**PROBLEM REQUIREMENTS:**
Write out the whole listing again, exactly as given.

**DATA EXTRACT:**
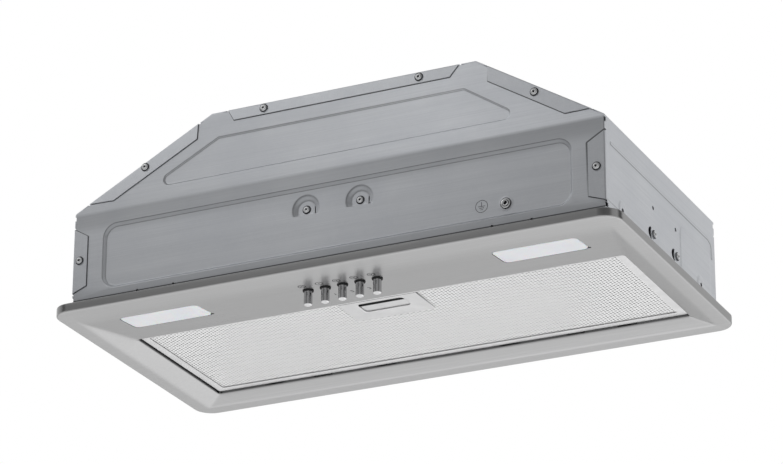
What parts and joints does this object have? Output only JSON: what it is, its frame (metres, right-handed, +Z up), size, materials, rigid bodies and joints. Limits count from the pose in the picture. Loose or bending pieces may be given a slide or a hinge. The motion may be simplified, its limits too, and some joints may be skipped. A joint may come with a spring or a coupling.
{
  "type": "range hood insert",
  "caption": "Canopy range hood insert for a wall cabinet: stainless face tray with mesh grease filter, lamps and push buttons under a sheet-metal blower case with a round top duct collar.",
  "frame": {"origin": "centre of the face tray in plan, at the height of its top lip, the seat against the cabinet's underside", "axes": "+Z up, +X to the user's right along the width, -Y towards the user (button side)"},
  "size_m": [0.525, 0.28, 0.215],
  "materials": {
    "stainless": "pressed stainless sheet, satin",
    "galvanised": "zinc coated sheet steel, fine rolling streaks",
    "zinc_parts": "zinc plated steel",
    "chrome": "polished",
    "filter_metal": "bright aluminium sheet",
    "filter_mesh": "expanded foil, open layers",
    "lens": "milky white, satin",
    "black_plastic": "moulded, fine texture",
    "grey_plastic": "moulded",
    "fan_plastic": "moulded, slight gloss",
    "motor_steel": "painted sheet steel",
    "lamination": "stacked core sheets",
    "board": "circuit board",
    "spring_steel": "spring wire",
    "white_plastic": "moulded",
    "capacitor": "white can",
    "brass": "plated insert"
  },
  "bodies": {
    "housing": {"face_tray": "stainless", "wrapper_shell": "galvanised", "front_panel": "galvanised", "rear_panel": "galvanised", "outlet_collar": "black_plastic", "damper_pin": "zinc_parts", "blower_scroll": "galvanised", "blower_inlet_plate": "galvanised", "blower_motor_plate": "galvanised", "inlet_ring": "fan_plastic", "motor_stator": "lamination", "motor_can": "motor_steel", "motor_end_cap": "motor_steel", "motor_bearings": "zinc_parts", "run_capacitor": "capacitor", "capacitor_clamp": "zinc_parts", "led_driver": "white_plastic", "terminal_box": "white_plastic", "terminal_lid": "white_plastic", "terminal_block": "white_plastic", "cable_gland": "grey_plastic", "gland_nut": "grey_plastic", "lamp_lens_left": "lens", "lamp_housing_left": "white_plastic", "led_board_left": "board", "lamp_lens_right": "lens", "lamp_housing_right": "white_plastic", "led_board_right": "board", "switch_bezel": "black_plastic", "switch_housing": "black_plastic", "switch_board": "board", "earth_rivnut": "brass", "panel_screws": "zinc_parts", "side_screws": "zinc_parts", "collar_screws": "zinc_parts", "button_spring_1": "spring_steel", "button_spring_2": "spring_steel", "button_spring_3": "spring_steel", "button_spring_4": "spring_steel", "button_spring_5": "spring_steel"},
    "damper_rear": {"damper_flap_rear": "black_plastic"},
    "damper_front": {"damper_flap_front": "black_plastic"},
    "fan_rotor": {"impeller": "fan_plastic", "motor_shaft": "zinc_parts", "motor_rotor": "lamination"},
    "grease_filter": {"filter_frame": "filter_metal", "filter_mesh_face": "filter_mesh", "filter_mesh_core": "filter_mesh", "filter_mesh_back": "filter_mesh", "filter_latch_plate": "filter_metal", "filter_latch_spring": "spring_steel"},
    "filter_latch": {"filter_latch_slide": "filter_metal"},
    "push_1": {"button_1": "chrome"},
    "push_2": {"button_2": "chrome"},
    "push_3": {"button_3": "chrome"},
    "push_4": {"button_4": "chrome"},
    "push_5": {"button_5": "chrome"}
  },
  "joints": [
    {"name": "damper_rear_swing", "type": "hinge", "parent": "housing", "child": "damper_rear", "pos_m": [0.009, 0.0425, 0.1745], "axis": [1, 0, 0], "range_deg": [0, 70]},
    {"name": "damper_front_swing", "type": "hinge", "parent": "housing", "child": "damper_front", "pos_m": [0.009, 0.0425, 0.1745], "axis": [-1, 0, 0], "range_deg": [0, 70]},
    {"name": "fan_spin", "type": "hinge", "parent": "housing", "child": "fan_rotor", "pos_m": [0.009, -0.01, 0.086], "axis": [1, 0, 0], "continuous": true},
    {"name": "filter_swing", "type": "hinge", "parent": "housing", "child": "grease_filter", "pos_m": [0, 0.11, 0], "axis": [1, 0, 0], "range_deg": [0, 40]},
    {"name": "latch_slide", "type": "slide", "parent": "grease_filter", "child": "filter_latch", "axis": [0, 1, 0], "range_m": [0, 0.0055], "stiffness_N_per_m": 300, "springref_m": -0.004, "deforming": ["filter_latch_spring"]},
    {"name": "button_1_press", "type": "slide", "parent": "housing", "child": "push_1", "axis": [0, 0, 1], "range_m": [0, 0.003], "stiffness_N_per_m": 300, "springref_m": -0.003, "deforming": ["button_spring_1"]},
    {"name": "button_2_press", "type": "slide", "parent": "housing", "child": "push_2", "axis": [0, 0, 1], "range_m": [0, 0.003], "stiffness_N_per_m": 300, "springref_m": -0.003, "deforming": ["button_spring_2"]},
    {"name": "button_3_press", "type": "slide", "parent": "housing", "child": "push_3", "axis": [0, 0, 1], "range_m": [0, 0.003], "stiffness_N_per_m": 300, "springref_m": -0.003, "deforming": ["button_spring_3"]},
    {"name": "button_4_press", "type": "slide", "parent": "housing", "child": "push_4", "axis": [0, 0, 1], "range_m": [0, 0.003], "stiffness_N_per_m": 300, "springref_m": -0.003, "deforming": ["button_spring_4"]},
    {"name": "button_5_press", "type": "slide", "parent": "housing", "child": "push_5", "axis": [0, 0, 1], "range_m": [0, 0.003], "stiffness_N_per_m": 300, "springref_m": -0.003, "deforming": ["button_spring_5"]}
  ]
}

**ANSWER TO THE TASK:**
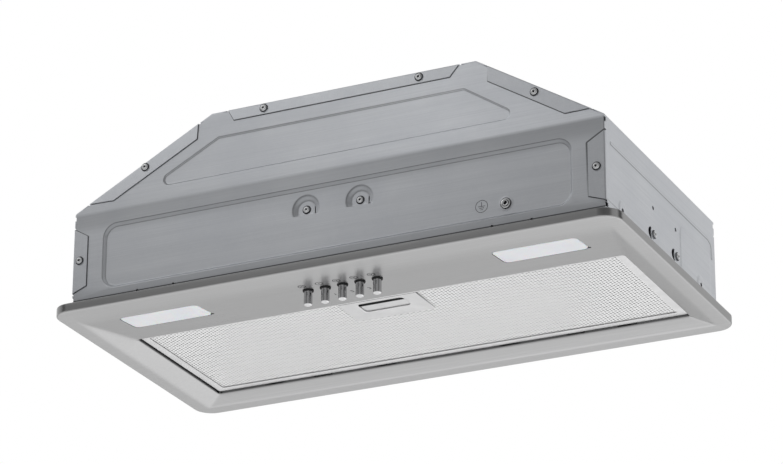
What parts and joints does this object have? Output only JSON: what it is, its frame (metres, right-handed, +Z up), size, materials, rigid bodies and joints. Limits count from the pose in the picture. Loose or bending pieces may be given a slide or a hinge. The motion may be simplified, its limits too, and some joints may be skipped. A joint may come with a spring or a coupling.
{
  "type": "range hood insert",
  "caption": "Canopy range hood insert for a wall cabinet: stainless face tray with mesh grease filter, lamps and push buttons under a sheet-metal blower case with a round top duct collar.",
  "frame": {"origin": "centre of the face tray in plan, at the height of its top lip, the seat against the cabinet's underside", "axes": "+Z up, +X to the user's right along the width, -Y towards the user (button side)"},
  "size_m": [0.525, 0.28, 0.215],
  "materials": {
    "stainless": "pressed stainless sheet, satin",
    "galvanised": "zinc coated sheet steel, fine rolling streaks",
    "zinc_parts": "zinc plated steel",
    "chrome": "polished",
    "filter_metal": "bright aluminium sheet",
    "filter_mesh": "expanded foil, open layers",
    "lens": "milky white, satin",
    "black_plastic": "moulded, fine texture",
    "grey_plastic": "moulded",
    "fan_plastic": "moulded, slight gloss",
    "motor_steel": "painted sheet steel",
    "lamination": "stacked core sheets",
    "board": "circuit board",
    "spring_steel": "spring wire",
    "white_plastic": "moulded",
    "capacitor": "white can",
    "brass": "plated insert"
  },
  "bodies": {
    "housing": {"face_tray": "stainless", "wrapper_shell": "galvanised", "front_panel": "galvanised", "rear_panel": "galvanised", "outlet_collar": "black_plastic", "damper_pin": "zinc_parts", "blower_scroll": "galvanised", "blower_inlet_plate": "galvanised", "blower_motor_plate": "galvanised", "inlet_ring": "fan_plastic", "motor_stator": "lamination", "motor_can": "motor_steel", "motor_end_cap": "motor_steel", "motor_bearings": "zinc_parts", "run_capacitor": "capacitor", "capacitor_clamp": "zinc_parts", "led_driver": "white_plastic", "terminal_box": "white_plastic", "terminal_lid": "white_plastic", "terminal_block": "white_plastic", "cable_gland": "grey_plastic", "gland_nut": "grey_plastic", "lamp_lens_left": "lens", "lamp_housing_left": "white_plastic", "led_board_left": "board", "lamp_lens_right": "lens", "lamp_housing_right": "white_plastic", "led_board_right": "board", "switch_bezel": "black_plastic", "switch_housing": "black_plastic", "switch_board": "board", "earth_rivnut": "brass", "panel_screws": "zinc_parts", "side_screws": "zinc_parts", "collar_screws": "zinc_parts", "button_spring_1": "spring_steel", "button_spring_2": "spring_steel", "button_spring_3": "spring_steel", "button_spring_4": "spring_steel", "button_spring_5": "spring_steel"},
    "damper_rear": {"damper_flap_rear": "black_plastic"},
    "damper_front": {"damper_flap_front": "black_plastic"},
    "fan_rotor": {"impeller": "fan_plastic", "motor_shaft": "zinc_parts", "motor_rotor": "lamination"},
    "grease_filter": {"filter_frame": "filter_metal", "filter_mesh_face": "filter_mesh", "filter_mesh_core": "filter_mesh", "filter_mesh_back": "filter_mesh", "filter_latch_plate": "filter_metal", "filter_latch_spring": "spring_steel"},
    "filter_latch": {"filter_latch_slide": "filter_metal"},
    "push_1": {"button_1": "chrome"},
    "push_2": {"button_2": "chrome"},
    "push_3": {"button_3": "chrome"},
    "push_4": {"button_4": "chrome"},
    "push_5": {"button_5": "chrome"}
  },
  "joints": [
    {"name": "damper_rear_swing", "type": "hinge", "parent": "housing", "child": "damper_rear", "pos_m": [0.009, 0.0425, 0.1745], "axis": [1, 0, 0], "range_deg": [0, 70]},
    {"name": "damper_front_swing", "type": "hinge", "parent": "housing", "child": "damper_front", "pos_m": [0.009, 0.0425, 0.1745], "axis": [-1, 0, 0], "range_deg": [0, 70]},
    {"name": "fan_spin", "type": "hinge", "parent": "housing", "child": "fan_rotor", "pos_m": [0.009, -0.01, 0.086], "axis": [1, 0, 0], "continuous": true},
    {"name": "filter_swing", "type": "hinge", "parent": "housing", "child": "grease_filter", "pos_m": [0, 0.11, 0], "axis": [1, 0, 0], "range_deg": [0, 40]},
    {"name": "latch_slide", "type": "slide", "parent": "grease_filter", "child": "filter_latch", "axis": [0, 1, 0], "range_m": [0, 0.0055], "stiffness_N_per_m": 300, "springref_m": -0.004, "deforming": ["filter_latch_spring"]},
    {"name": "button_1_press", "type": "slide", "parent": "housing", "child": "push_1", "axis": [0, 0, 1], "range_m": [0, 0.003], "stiffness_N_per_m": 300, "springref_m": -0.003, "deforming": ["button_spring_1"]},
    {"name": "button_2_press", "type": "slide", "parent": "housing", "child": "push_2", "axis": [0, 0, 1], "range_m": [0, 0.003], "stiffness_N_per_m": 300, "springref_m": -0.003, "deforming": ["button_spring_2"]},
    {"name": "button_3_press", "type": "slide", "parent": "housing", "child": "push_3", "axis": [0, 0, 1], "range_m": [0, 0.003], "stiffness_N_per_m": 300, "springref_m": -0.003, "deforming": ["button_spring_3"]},
    {"name": "button_4_press", "type": "slide", "parent": "housing", "child": "push_4", "axis": [0, 0, 1], "range_m": [0, 0.003], "stiffness_N_per_m": 300, "springref_m": -0.003, "deforming": ["button_spring_4"]},
    {"name": "button_5_press", "type": "slide", "parent": "housing", "child": "push_5", "axis": [0, 0, 1], "range_m": [0, 0.003], "stiffness_N_per_m": 300, "springref_m": -0.003, "deforming": ["button_spring_5"]}
  ]
}